HJ: Consume plant-based foods in forms as close to their natural state as possible (“whole” foods). Eat a variety of vegetables, fruits, raw nuts and seeds, beans and legumes, and whole grains. Avoid heavily processed foods and animal products. Stay away from added salt, oil, and sugar. Aim to get 80 percent of your calories from carbohydrates, 10 percent from fat, and 10 percent from protein.

BT: What is a quick summary for holistic thinking about science in general you could leave readers of this blog with?

HJ: If we want to create a sustainable world, then we need to embrace and promote holistic thinking. Another word for this is “systems thinking.”

Many sustainability advocates are familiar with permaculture, which is perhaps the ultimate in systems thinking. Permaculturalists seek to create systems that can thrive based on the higher logic of their own complexity and diversity, rather than relying on constant human management and control.

Our own bodies are unimaginably complex creations made up of unimaginably complex organs which are made up of unimaginably complex cells, and so on down to molecules, atoms, and subatomic particles. This is why a plant-based diet can improve many factors of your life, including reducing your risk for certain lifestyle diseases, and can also help improve your skin.

Each of us is part of a complex family structure, a community, a society, an ecosystem, a biosphere, a planetary family, a solar system, a galaxy, and so on to infinity.

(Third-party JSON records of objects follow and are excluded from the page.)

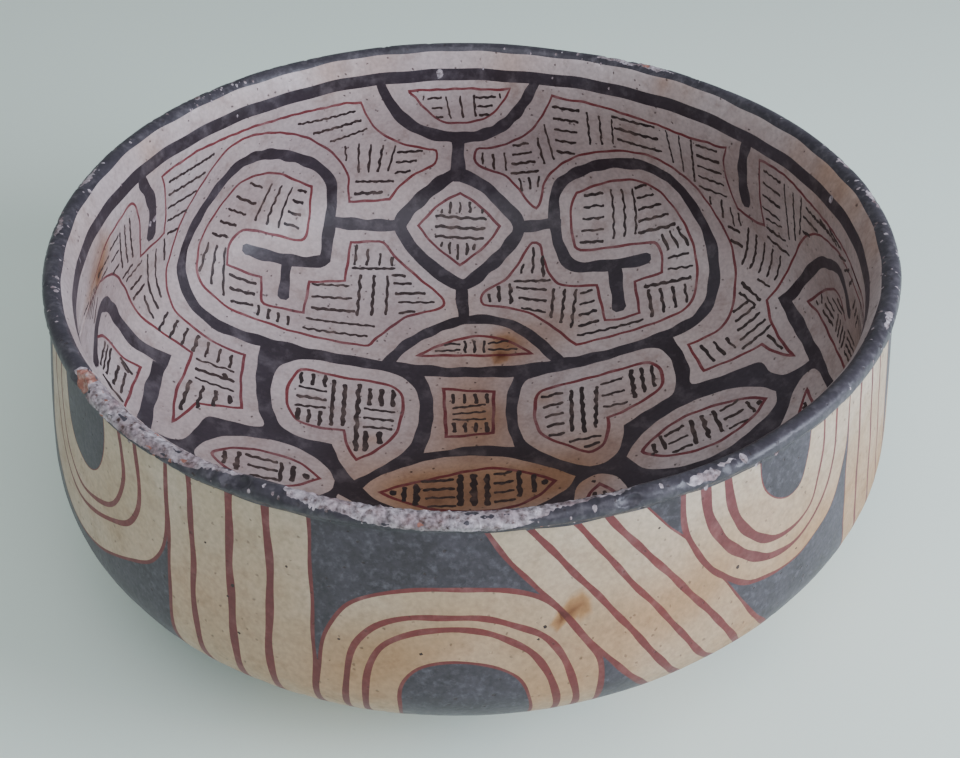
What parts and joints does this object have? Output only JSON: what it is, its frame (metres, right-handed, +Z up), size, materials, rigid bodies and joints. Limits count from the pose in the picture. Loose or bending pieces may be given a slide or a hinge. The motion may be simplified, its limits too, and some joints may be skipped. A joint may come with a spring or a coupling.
{
  "type": "painted ceramic bowl",
  "caption": "Open round pottery bowl with a low belly, an inward-leaning wall and a worn rolled lip, painted in cream, black and red.",
  "frame": {"origin": "centre of the flat underside that the bowl rests on", "axes": "+Z up through the mouth; -Y towards the side that the picture shows nearest"},
  "size_m": [0.3126, 0.3126, 0.132],
  "materials": {
    "slipped_clay": "fired earthenware under a burnished cream slip, painted with dark and red slip"
  },
  "bodies": {
    "root": {"bowl": "slipped_clay"}
  },
  "joints": []
}
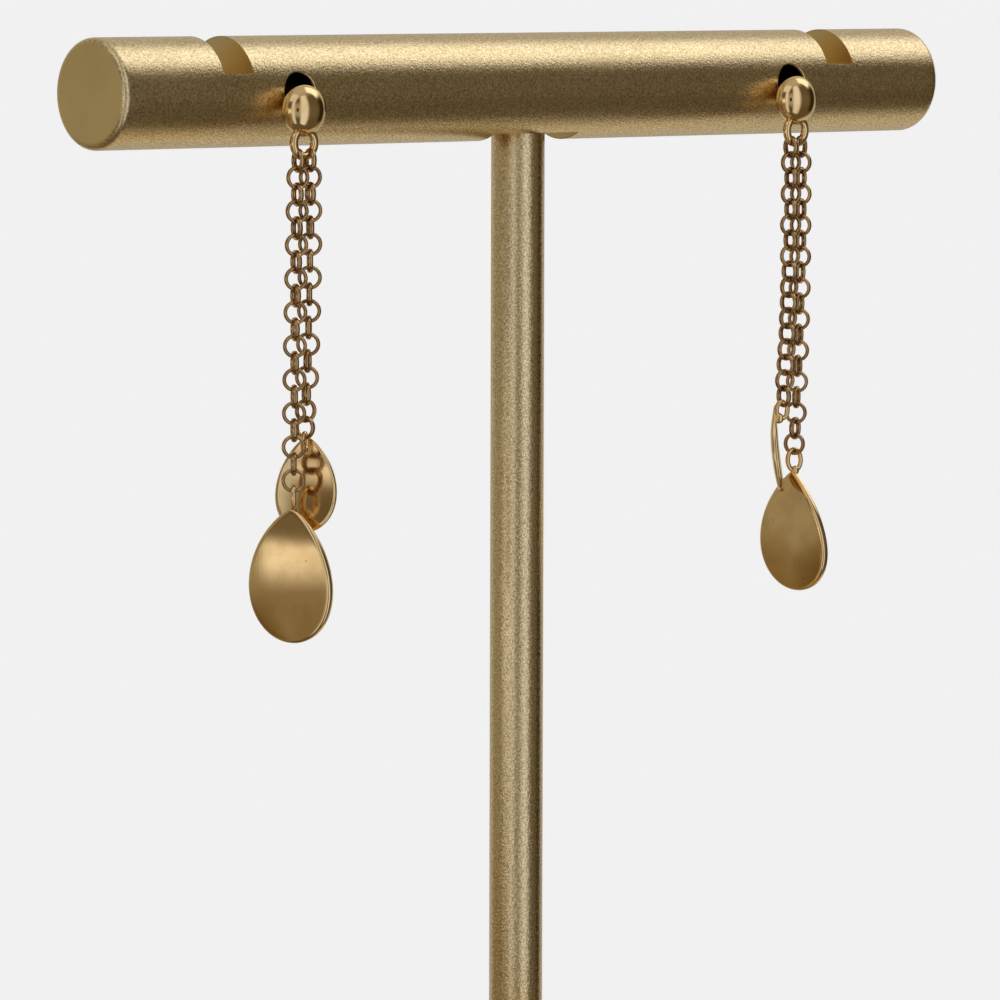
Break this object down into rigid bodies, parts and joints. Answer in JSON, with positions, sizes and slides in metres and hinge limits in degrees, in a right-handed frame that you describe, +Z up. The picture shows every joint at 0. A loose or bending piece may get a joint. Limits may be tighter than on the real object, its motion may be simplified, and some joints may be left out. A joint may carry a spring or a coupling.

Any science that does not tremble in awe and wonder and appreciation for these vast wholes within wholes, and does not attempt to relate its detailed discoveries back to these wholes for meaning and context, cannot help us move to a more just, healthy, and sustainable world.

Brian Toomey is the owner of JB Web Analytics, and an occasional contributor to sustainablog.

Top image credit: fensterbme via photopin cc

5 comments
  1. monica monedero

    I would love to see more published information on the affects of dairy in the diet. For example: showing how eating dairy with fruits and vegetables might block some of the absorption of the nutrients in the produce.

  2. John Hilliard

    “the reductionist paradigm that has turned most of science into a myopic, fundamentalist pursuit of trivia at the expense of the big picture, and the immense and subtle power wielded by big business to maintain that paradigm and keep the rest of us confused and compliant”.

    You are denigrating evidence based knowledge. You are leading people astray in order to sell your book and your agenda. Too bad. I am sorry you wrote this.